L’emploi régulier du nitrate de soude et du sulfate d’ammoniaque marque une des étapes du progrès agricole. La production du fumier est limitée par les ressources fourragères, son épandage est parfois gêné par les conditions climatologiques : les terres argileuses, détrempées par la pluie sont inabordables aux lourds chariots de la ferme ; l’action même de ce fumier est également subordonnée aux influences saisonnières ; par suite, on conçoit sans peine quels avantages tire la culture d’engrais de faibles poids, très faciles à répandre et d’un effet immédiat.

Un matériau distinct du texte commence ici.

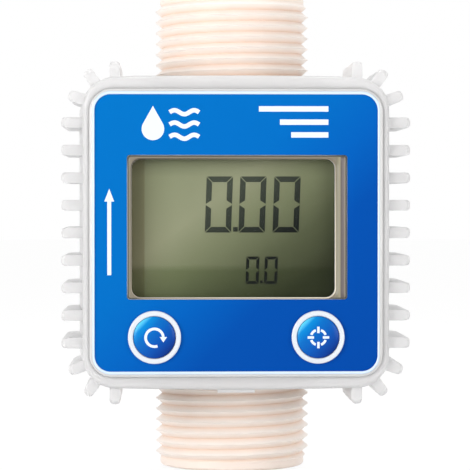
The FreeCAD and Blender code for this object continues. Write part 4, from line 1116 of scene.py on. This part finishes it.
BARS_RIGHT, BAR_HALF = 18.8, 0.55
marks = [drop_outline(-17.0, 21.2, 2.3, 7.0)]
marks += [stroke(ripple(-13.6, z, 6.0, 0.4, 1.5), 0.9) for z in (19.6, 22.1, 24.6)]
for z, width in ((25.3, 14.2), (22.6, 9.9), (20.0, 7.6)):
    marks.append([(BARS_RIGHT - width, z - BAR_HALF), (BARS_RIGHT, z - BAR_HALF),
                  (BARS_RIGHT, z + BAR_HALF), (BARS_RIGHT - width, z + BAR_HALF)])
marks.append([(-26.3, -8.6), (-25.5, -8.6), (-25.5, 6.4), (-24.9, 6.4), (-25.9, 9.0), (-26.9, 6.4),
              (-26.3, 6.4)])
marks = [np.array(outline) + (face_x, face_z) for outline in marks]
mark_ink = finish("mark_white", srgb(226, 238, 248), 0.35, drift=0.02)
show("label_marks", print_plate("label_marks", marks, lambda x, z: label_front - 0.02, 0.04),
     "meter", mark_ink)

# %% [markdown]
# ## Signs on the caps
# A turning arrow means reset, and a cross in a broken circle means calibration.  They lie on a
# dome, so each point takes its depth from the formula of the dome under it, and they ride on the
# cap's body, so they go in with it when it is pressed.

# %% Cap signs
SIGN_SUNK, SIGN_THICK = 0.03, 0.07


def cap_sign(key, outlines):
    """White strokes on a cap: depth = top - (1 - square root of 1 - (r/cap)^2) x dome - sunk."""
    x0, z0, top = cap_tops[key]

    def on_dome(x, z):
        share = ((x - x0) ** 2 + (z - z0) ** 2) / CAP ** 2
        return top - (1 - np.sqrt(1 - share)) * DOME - SIGN_SUNK

    placed = [np.array(outline) + (x0, z0) for outline in outlines]
    show(f"{key}_sign", print_plate(f"{key}_sign", placed, on_dome, SIGN_THICK), f"{key}_button",
         mark_ink)


turn_head = [(1.05, 0.15), (2.55, 0.15), (1.8, -0.95)]
cap_sign("reset", [stroke(arc_points((0, 0), 1.8, 5, 290, 34), 0.55), turn_head])
broken_circle = [arc_points((0, 0), 1.55, start, start + 50, 8) for start in (20, 110, 200, 290)]
cross = [[(-2.2, 0), (-0.9, 0)], [(0.9, 0), (2.2, 0)], [(0, 0.9), (0, 2.2)], [(0, -2.2), (0, -0.9)]]
cap_sign("calibration", [stroke(path, 0.5) for path in broken_circle + cross])

# %% [markdown]
# ## Checks before the end
# Every part left as CAD made it must have a finish too.

# %% Finish
for part in frame["record"]["subparts"]:
    shown = nodes[part["node"]]
    if not shown.hide_render and not shown.data.materials:
        print("no finish on", part["node"])
scene = bpy.context.scene
scene.view_settings.view_transform = "Standard"
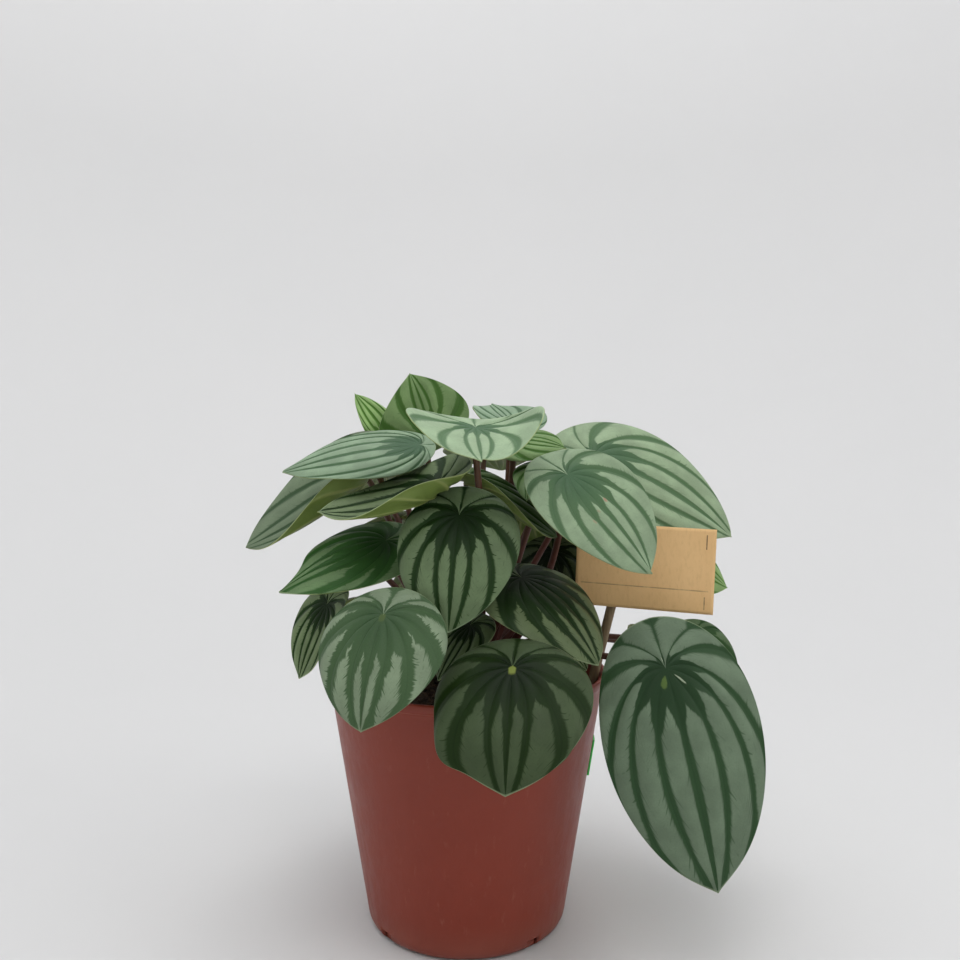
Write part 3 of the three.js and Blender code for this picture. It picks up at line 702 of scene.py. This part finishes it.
def petiole_material():
    tree = Tree("petiole")
    along, _ = tree.map("Along")
    where = tree.place_in_object()
    streak = tree.noise(tree.drawn_out(where, 0.12), 900.0, 3.0)
    blotch = tree.noise(where, 120.0, 3.0)
    low = tree.mix(blotch, (0.038, 0.008, 0.008), (0.09, 0.018, 0.014))
    high = tree.mix(blotch, (0.08, 0.032, 0.018), (0.11, 0.075, 0.03))
    colour = tree.mix(tree.smooth(0.35, 1.0, along), low, high)
    colour = tree.mix(streak * 0.3, colour, (0.12, 0.06, 0.036))
    tree.bump(streak, 0.0004, 0.4)
    return tree.finish(colour, 0.42, 0.3)


def crown_and_petioles():
    mesh = Mesh("OFBake", "Along")
    lanes = len(LEAVES) + 1
    share = np.linspace(0, 1, PETIOLE_RINGS) ** 0.9
    neck = PETIOLE_FOOT + (PETIOLE_NECK - PETIOLE_FOOT) * smooth(0, 0.45, share)
    radii = neck + (PETIOLE_FLARE - PETIOLE_NECK) * smooth(0.9, 1.0, share)

    def add(rings, lane, along):
        rows, sides = rings.shape[:2]
        middle = (lane + 0.5) / lanes
        tube(mesh, rings, along,
             lambda r, c: ((lane + 0.05 + 0.9 * c / sides) / lanes, 0.02 + 0.95 * r / (rows - 1)),
             ((middle, 0.005), (middle, 0.985)), (0.3 / lanes, 0.004))

    for lane, leaf in enumerate(LEAVES.values()):
        add(tube_rings(petiole_path(leaf, share), radii, PETIOLE_SIDES), lane, share)

    rng = np.random.default_rng(5)
    heights = np.linspace(CROWN_BOTTOM, CROWN_TOP, CROWN_RINGS)[:, None]
    rounded = 1 - ((heights - CROWN_MIDDLE) / CROWN_HALF_HEIGHT) ** 4
    outline = CROWN_RADIUS * np.sqrt(np.clip(rounded, 0.02, 1))
    around = circle(CROWN_SIDES)
    lumps = 1 - 0.07 * (1 + np.sin(around * 5 + heights * 0.8 + rng.uniform(0, 6))) / 2
    add(turned(outline * lumps, heights, around), lanes - 1, np.zeros(CROWN_RINGS))
    piece = mesh.build("crown_with_petioles", [petiole_material()])
    return place(piece, "petiole", "crown_and_petioles")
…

Au printemps un blé est languissant, les feuilles sont petites, pâles, jaunâtres : naguère on était fort empêché ; aujourd’hui on distribue de 100 à 150 kilos à l’hectare de nitrate de soude ; en huit jours l’aspect est changé, les plantes traitées sont plus hautes, plus vigoureuses, d’un vert plus foncé que leurs voisines ; la végétation repart sous l’influence du nitrate comme un attelage fatigué, stimulé d’un coup de fouet.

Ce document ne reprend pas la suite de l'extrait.